SEATTLE — Due to the massive downturn in air travel from the COVID-19 pandemic, Alaska Air Group, parent company of Alaska Airlines and Horizon Air, last year lost $1.3 billion, or $10.59 per share, according to financial results announced Tuesday.

That compares with a profit of $769 million, or $6.19 per share, the previous year.

In the fourth quarter, the airline lost $430 million, or $3.47 per share. That compares with a profit of $181 million, or $1.46 per share, in the final three months of 2019, the last quarter unaffected by the pandemic.

In the quarter, the total number of passengers carried was a third of the figure a year earlier and total revenue was down 64%.

Air Group CEO Brad Tilden Tuesday projected the beginning of a recovery this year.

To help make it through the next three months, the airline reached an agreement with the U.S. Treasury this month for an extension of payroll support totaling $533 million. It received $266 million of that amount on Jan. 15.

As a condition of the extension, it won’t lay off any more employees or cut pay or benefits through the end of March.

Alaska ended the year with $5.2 billion in liquidity, consisting of $3.3 billion in cash and the rest in available loans.

Tilden insisted that the company’s strong cash position will allow the airline to survive the pandemic and that because the airline has a mostly domestic, low-fare business, it will recover faster than larger competitors with more exposure to international markets that are likely to take longer to come back.

“We are not out of the woods, but we are seeing signs of brighter days ahead,” he said in a statement.

“We’re positioned to come out of this crisis with our balance sheet unimpaired and our competitive advantages intact, and both of these set us up for a strong future and a long runway for growth,” he added.

For comparison, Alaska’s much larger rival, Delta Air Lines, announced earlier this month that last year it lost $12.4 billion, including $755 million in the fourth quarter.

As part of Alaska’s recovery plan, Tilden has committed to renew Alaska’s fleet with the newly ungrounded Boeing 737 MAX, getting rid of its less efficient Airbus A320s.

Alaska has 68 MAXs on order and took delivery of the first one on Sunday.

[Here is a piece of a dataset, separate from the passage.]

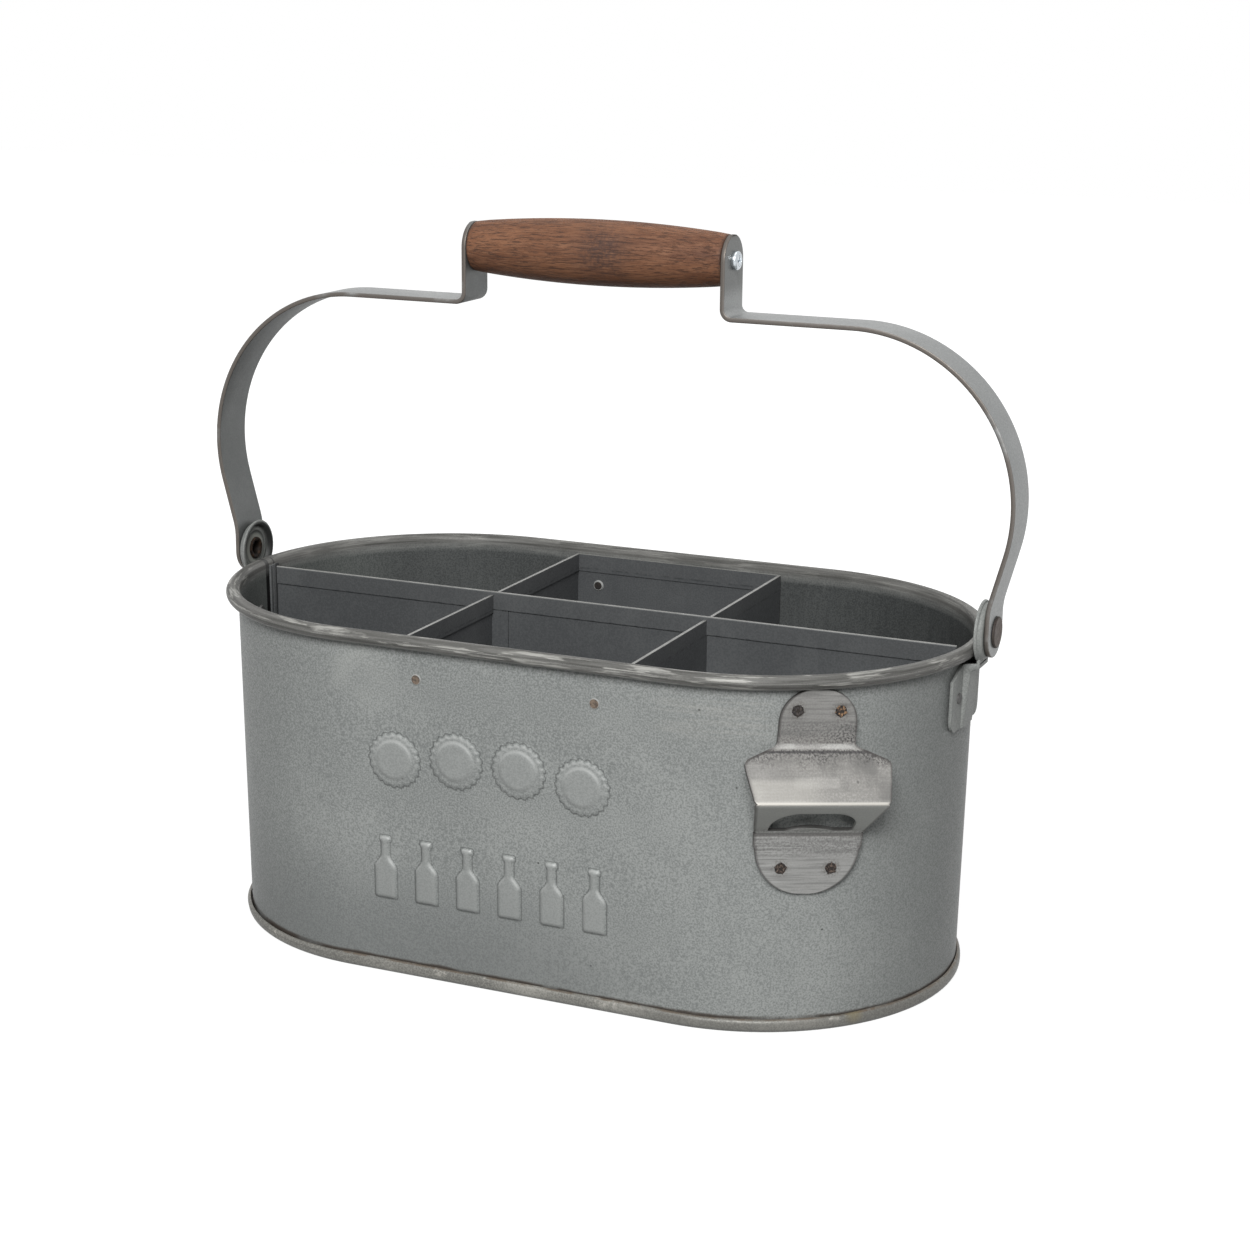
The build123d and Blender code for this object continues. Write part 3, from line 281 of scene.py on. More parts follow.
def smooth(value, low, high):
    """Nought below low, one above high and a soft step between."""
    share = max(0.0, min(1.0, (value - low) / (high - low)))
    return share * share * (3 - 2 * share)


def band(value, start, full, fading, end):
    """One between the two middle limits, fading to nought at the outer ones."""
    return smooth(value, start, full) * (1 - smooth(value, fading, end))


# Modelling steps


def work_on(piece):
    """Make one piece the only selected and active object."""
    bpy.ops.object.select_all(action="DESELECT")
    piece.select_set(True)
    bpy.context.view_layer.objects.active = piece


def edit(piece):
    work_on(piece)
    bpy.ops.object.mode_set(mode="EDIT")


def leave():
    bpy.ops.object.mode_set(mode="OBJECT")


def select_whole():
    bpy.ops.mesh.select_all(action="SELECT")


def begin(name, add, **settings):
    """Add a primitive under a name, with its place and turn in its mesh, and open it for editing."""
    bpy.ops.object.select_all(action="DESELECT")
    add(**settings)
    piece = bpy.context.object
    piece.name = name
    bpy.ops.object.transform_apply(location=True, rotation=True, scale=True)
    edit(piece)
    return piece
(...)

That airplane is due to begin passenger service March 1, and the airline will have 13 MAXs in its fleet by year end.

Alaska Air is the commercial airline that serves Pangborn Memorial Airport in East Wenatchee. Before the pandemic hit, Pangborn Memorial Airport had three flights to SeaTac with a fourth possibly on the way. So as passengers dwindled, flights were reduced to one in April but then bumped up to two in mid-July last year.

Things are not scheduled to change through March this year, but Pangborn Memorial Airport is hopeful a third flight will return soon after, Chelan Douglas Regional Port Authority CEO Jim Kuntz said.

World staff writer Oscar Rodgriguez contributed to this story.